What happens when painting extends beyond the canvas? Beginning with the JOHN GIORNO: NO NOSTALGIA exhibition at the Marciano Art Foundation, this micro-film examines how painting operates across language, performance, recording, exhibition, and public circulation. Drawing from an interview with Giorno Poetry Systems Art Director Anthony Huberman, who describes Giorno's paintings as "venues" for language, alongside the conversation with exhibition curators Carlos Valladares and Hanneke Skerath on the return of genuine feeling in exhibition making and the performative condition of painting, filmmaking, and poetry once they enter the public sphere, the film interweaves the observational and constructed moments that Giorno's language sets into motion. Painting is approached not only as an object but as a point of departure through which images, language, and cultural meaning continue to circulate.
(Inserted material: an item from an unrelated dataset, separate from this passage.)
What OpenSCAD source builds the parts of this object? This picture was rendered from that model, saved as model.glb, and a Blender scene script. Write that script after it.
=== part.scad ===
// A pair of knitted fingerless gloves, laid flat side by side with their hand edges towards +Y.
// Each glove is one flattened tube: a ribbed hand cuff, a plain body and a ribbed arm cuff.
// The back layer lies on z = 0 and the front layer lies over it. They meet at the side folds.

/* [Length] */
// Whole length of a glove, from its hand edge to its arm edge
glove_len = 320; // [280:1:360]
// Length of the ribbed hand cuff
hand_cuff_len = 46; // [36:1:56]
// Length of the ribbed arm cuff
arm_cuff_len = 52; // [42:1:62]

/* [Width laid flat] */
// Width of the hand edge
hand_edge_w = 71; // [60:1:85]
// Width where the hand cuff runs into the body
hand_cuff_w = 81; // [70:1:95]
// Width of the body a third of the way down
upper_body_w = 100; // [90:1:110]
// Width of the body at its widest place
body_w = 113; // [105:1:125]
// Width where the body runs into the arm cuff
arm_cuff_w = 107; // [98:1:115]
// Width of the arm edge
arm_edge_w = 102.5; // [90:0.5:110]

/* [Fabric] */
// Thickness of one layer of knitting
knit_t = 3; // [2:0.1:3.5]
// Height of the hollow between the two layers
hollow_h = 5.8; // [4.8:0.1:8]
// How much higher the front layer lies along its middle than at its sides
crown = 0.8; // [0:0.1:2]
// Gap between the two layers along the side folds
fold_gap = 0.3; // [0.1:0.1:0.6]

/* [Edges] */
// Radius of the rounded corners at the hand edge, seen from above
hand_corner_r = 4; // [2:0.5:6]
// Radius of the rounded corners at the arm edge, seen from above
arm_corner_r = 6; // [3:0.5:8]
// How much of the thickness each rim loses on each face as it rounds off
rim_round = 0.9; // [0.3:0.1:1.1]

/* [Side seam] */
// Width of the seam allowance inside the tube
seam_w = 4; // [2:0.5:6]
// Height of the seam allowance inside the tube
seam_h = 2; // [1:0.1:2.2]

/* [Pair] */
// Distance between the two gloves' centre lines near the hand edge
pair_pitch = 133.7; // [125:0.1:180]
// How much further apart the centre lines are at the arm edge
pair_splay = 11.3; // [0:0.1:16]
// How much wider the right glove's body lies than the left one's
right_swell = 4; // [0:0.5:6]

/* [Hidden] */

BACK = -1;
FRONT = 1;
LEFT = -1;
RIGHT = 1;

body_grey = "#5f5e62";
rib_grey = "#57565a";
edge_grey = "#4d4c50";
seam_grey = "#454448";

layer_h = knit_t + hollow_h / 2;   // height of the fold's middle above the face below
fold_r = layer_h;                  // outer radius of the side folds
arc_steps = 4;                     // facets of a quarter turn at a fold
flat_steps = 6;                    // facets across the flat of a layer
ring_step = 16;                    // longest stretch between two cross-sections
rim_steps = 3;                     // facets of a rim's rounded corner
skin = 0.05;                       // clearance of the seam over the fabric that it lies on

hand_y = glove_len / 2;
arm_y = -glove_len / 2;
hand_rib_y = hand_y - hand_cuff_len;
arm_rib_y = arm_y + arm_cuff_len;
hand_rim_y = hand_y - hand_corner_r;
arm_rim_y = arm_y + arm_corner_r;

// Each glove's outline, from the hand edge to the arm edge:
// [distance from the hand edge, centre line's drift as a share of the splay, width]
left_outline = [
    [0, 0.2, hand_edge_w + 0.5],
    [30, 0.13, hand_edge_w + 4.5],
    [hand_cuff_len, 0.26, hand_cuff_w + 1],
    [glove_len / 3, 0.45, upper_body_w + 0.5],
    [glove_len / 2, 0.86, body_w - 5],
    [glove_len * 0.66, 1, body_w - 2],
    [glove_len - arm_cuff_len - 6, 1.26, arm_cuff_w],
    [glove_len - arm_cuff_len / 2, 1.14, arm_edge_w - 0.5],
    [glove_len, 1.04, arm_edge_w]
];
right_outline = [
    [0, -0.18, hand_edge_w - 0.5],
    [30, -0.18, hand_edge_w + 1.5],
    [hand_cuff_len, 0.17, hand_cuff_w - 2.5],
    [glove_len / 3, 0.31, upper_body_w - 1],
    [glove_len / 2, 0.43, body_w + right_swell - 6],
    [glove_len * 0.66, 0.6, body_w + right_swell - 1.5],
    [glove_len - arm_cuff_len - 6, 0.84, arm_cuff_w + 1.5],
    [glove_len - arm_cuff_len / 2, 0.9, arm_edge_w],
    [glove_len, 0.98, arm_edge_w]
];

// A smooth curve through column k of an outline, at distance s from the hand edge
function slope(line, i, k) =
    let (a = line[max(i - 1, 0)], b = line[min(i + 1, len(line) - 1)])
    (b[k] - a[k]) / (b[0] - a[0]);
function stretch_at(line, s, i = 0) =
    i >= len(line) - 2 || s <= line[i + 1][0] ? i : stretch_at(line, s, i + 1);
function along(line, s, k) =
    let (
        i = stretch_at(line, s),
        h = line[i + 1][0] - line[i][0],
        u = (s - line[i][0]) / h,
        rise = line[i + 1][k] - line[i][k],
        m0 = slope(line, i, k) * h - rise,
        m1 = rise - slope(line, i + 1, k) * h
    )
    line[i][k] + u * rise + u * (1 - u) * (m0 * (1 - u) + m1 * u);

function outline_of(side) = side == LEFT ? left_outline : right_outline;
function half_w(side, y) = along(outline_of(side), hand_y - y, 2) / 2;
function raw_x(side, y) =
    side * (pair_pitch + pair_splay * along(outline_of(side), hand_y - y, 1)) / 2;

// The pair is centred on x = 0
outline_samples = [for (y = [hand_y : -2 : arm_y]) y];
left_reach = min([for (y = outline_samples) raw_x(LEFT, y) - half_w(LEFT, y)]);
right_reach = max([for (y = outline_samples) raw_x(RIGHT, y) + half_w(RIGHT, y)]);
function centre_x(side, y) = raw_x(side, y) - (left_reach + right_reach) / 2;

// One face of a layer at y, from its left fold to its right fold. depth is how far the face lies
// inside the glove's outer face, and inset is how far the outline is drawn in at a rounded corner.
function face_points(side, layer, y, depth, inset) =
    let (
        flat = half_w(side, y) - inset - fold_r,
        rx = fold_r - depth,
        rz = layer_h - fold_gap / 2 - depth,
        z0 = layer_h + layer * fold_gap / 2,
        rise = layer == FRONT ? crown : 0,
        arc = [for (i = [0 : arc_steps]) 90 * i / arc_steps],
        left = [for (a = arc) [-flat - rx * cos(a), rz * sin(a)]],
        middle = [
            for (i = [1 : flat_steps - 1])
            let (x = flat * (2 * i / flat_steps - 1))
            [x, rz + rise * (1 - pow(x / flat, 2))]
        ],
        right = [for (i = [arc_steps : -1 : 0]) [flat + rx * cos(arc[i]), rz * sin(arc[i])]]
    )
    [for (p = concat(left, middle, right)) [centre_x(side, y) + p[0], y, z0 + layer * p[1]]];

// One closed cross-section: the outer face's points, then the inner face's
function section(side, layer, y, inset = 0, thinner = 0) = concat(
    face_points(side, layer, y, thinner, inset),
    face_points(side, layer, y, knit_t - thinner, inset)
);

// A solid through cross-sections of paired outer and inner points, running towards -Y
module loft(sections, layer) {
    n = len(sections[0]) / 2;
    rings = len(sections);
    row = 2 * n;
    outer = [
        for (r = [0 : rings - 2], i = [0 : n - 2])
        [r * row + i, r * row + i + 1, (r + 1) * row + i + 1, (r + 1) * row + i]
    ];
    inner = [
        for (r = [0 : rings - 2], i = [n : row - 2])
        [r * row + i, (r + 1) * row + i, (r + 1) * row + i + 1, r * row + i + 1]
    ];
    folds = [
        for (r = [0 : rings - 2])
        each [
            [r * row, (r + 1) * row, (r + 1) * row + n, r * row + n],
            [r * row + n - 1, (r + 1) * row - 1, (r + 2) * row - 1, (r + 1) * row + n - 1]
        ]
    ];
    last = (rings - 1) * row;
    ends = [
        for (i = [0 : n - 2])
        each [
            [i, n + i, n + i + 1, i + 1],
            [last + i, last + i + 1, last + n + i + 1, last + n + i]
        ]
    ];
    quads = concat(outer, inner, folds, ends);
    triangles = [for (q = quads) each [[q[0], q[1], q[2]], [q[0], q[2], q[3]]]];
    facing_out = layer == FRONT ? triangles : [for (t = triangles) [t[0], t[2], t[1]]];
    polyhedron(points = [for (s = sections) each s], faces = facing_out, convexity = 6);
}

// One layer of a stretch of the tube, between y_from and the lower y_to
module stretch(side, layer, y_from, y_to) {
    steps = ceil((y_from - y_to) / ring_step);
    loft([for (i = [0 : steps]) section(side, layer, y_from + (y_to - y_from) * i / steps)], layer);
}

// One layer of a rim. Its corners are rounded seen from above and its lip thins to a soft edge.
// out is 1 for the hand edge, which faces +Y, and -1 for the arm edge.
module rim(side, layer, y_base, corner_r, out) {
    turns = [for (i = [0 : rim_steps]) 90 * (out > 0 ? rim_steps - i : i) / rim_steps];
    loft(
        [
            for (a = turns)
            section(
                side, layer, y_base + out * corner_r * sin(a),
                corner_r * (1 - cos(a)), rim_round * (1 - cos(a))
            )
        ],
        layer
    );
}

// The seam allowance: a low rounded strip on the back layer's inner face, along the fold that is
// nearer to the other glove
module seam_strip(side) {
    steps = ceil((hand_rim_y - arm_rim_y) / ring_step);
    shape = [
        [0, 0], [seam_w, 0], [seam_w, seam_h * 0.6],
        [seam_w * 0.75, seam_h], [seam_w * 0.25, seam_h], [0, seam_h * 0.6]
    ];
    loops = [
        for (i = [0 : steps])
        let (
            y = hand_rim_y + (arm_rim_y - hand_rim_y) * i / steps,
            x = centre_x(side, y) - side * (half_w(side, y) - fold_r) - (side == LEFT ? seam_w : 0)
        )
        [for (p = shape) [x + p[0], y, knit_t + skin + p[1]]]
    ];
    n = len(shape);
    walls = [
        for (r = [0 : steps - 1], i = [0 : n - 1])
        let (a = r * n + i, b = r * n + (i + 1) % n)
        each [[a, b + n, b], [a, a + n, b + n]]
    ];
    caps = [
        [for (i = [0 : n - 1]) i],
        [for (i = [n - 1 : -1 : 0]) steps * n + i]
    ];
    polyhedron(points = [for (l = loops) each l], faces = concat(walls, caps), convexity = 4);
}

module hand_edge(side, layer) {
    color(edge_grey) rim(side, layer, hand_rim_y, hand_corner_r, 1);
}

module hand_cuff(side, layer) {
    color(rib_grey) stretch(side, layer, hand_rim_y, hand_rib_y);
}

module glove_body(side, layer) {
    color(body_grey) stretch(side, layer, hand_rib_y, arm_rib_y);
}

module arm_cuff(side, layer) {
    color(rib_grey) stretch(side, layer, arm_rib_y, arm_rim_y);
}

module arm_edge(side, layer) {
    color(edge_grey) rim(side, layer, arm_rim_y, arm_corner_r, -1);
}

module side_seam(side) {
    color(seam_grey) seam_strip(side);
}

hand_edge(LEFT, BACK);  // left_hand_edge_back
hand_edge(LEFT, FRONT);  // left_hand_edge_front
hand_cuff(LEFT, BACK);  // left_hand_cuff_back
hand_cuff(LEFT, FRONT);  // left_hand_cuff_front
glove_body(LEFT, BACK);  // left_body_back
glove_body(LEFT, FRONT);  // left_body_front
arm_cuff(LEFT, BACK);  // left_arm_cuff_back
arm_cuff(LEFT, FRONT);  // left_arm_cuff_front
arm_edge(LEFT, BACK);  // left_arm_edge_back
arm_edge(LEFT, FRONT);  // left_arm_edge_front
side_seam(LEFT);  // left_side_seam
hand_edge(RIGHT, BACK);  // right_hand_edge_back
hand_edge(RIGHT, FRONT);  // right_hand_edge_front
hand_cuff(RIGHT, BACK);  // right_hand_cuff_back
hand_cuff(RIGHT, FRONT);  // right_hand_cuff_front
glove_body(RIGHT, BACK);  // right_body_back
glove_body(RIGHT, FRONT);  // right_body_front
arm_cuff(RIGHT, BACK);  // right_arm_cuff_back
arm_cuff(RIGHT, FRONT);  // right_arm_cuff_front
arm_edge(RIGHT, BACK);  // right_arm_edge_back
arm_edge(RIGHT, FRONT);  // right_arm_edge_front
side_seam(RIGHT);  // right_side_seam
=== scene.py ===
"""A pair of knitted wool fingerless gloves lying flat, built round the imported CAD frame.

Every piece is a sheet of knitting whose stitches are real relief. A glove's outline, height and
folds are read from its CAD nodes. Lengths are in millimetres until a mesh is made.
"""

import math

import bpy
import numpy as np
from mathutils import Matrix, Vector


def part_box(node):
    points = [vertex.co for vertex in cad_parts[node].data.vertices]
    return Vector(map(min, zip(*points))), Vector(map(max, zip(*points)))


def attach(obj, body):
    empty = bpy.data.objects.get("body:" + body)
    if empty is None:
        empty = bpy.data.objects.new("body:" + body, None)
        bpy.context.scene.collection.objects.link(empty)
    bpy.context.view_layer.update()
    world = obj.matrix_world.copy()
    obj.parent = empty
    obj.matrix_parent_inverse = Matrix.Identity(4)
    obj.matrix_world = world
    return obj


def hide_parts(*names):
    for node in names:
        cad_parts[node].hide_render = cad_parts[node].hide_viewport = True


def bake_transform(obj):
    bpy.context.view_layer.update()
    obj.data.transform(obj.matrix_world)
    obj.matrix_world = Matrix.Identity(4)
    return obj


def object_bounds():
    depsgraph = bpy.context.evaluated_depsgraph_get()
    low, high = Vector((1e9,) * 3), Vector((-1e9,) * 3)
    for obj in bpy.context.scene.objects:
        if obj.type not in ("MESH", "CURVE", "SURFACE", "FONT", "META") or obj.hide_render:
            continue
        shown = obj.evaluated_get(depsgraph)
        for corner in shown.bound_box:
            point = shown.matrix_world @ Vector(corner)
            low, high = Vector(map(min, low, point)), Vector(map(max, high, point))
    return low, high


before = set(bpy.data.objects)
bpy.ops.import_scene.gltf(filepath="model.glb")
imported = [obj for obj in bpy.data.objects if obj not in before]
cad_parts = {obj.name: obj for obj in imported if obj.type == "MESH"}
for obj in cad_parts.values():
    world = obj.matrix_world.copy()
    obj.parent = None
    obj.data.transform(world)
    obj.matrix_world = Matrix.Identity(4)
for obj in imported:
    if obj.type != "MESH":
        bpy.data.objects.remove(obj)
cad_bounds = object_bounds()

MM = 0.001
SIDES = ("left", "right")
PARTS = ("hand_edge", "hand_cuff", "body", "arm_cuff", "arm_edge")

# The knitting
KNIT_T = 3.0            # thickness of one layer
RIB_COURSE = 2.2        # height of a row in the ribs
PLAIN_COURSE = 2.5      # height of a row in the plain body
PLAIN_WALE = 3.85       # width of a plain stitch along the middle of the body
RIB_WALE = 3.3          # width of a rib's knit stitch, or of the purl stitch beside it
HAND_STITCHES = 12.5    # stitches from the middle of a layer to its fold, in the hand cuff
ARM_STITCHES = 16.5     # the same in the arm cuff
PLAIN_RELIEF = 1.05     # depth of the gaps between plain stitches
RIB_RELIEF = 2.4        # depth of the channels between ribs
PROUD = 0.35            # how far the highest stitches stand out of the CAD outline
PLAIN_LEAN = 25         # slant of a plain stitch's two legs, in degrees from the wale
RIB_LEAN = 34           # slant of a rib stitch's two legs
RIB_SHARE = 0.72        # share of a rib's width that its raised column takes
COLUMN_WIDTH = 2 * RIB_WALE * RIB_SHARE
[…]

Featuring Alina Enero, Giorno’s poems are performed before his paintings, gradually separating from their source through repetition, phasing, layered recordings, and delay. As the imagery drifts from language toward rhythm, breath, and duration, the silence of painting emerges not as a static image but as a site where perception continues to unfold across space and time.

The film approaches montage as the cinematic extension of collage, bringing painting, language, performance, and exhibition into a shared field of perception. Working within the scenes established by Giorno's paintings, it unfolds through repetition, rhythm, duration, jump cuts, and dissolves, allowing meaning, and the destabilization of meaning, to emerge through the movement between frames. The film considers how abstraction, language, and spirituality continue to circulate through the spaces we inhabit each day: exhibitions, computers, smartphones, and digital platforms. In doing so, it proposes that while the painting does end at the edge of the canvas surface, it also extends into the gallery, and into the temporal and spatial rhythms of everyday breathing.